Philosophy Undergraduate Course Descriptions

Summer 2020

PHI 151

Introduction to Philosophy,

ONLINE, course #2229, H080

ONLINE, course #2230, H081

Dr. Paula Smithka 

Aristotle says, “For it is owing to their wonder that people both now begin and at first began to philosophize”.

Philosophy begins in wonder. It’s about asking fundamental questions—questions like, “Does God exist?”; “What is the nature of reality?”; “Is what I perceive really the way things are?”; “What is a Self?”; “Am I the same person over time?”; “What makes an action morally right?”
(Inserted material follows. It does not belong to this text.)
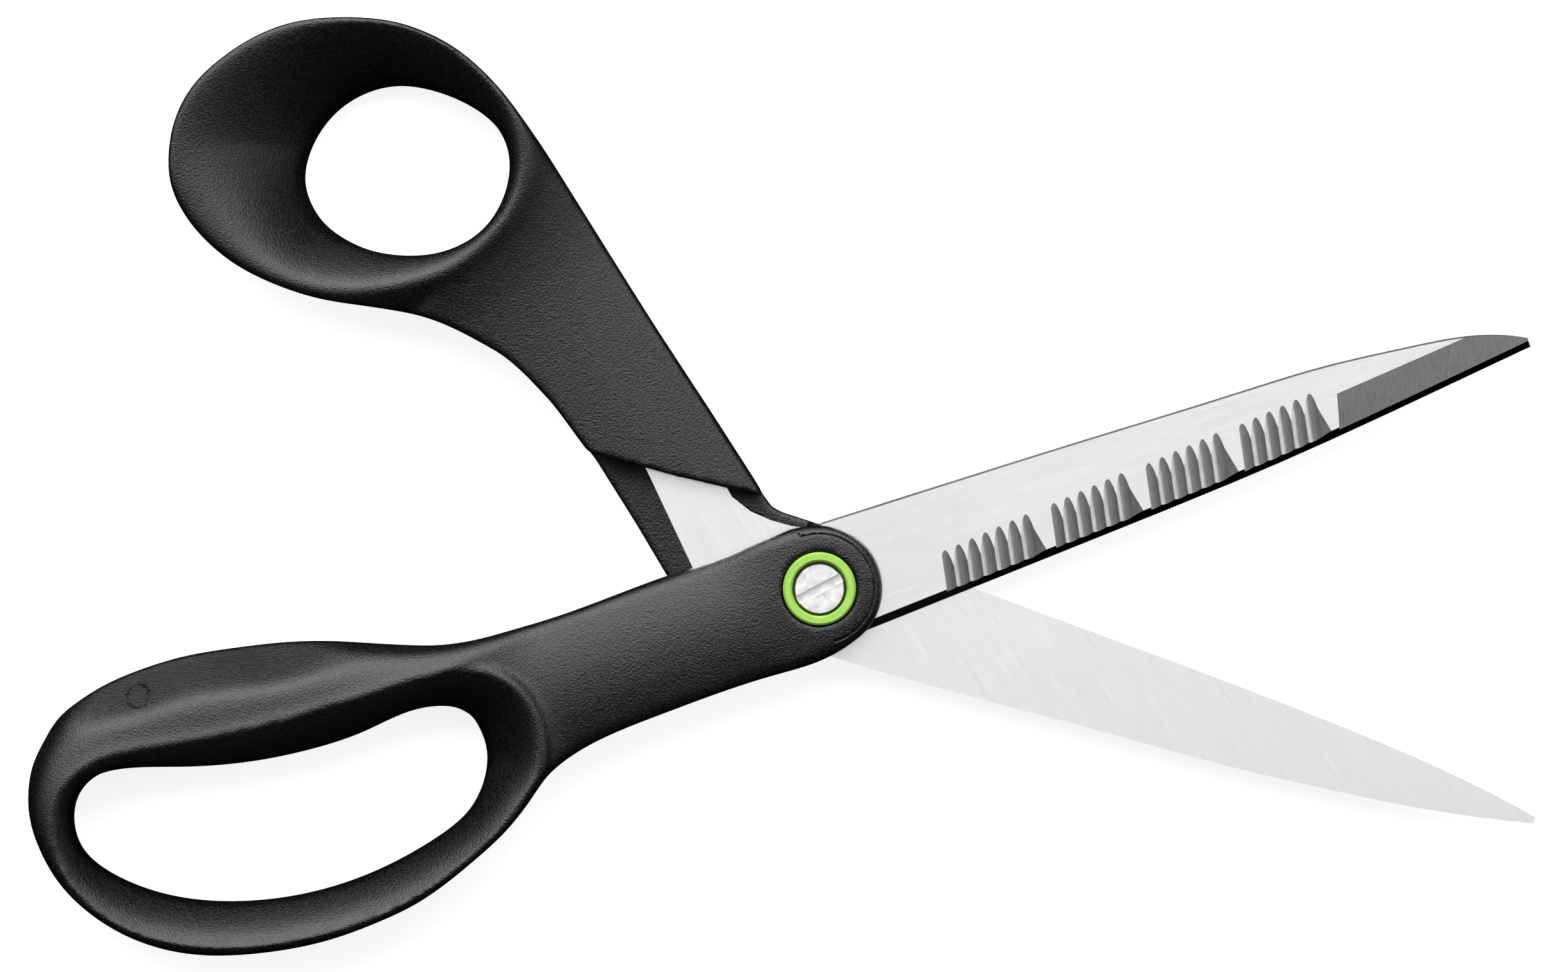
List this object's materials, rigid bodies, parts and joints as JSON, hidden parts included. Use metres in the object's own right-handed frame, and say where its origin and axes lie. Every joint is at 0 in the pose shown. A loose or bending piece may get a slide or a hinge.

Study philosophy and unlock your mind!

 

Fall 2020

PHI 151

Introduction to Philosophy

MWF 11:00-12:00 (H001)

Dr. Paula Smithka

Aristotle says, “For it is owing to their wonder that people both now begin and at first began to philosophize”.

Philosophy begins in wonder. It’s about asking fundamental questions—questions like, “Does God exist?”; “What is the nature of reality?”; “Is what I perceive really the way things are?”; “What is a Self?”; “Am I the same person over time?”; “What makes an action morally right?”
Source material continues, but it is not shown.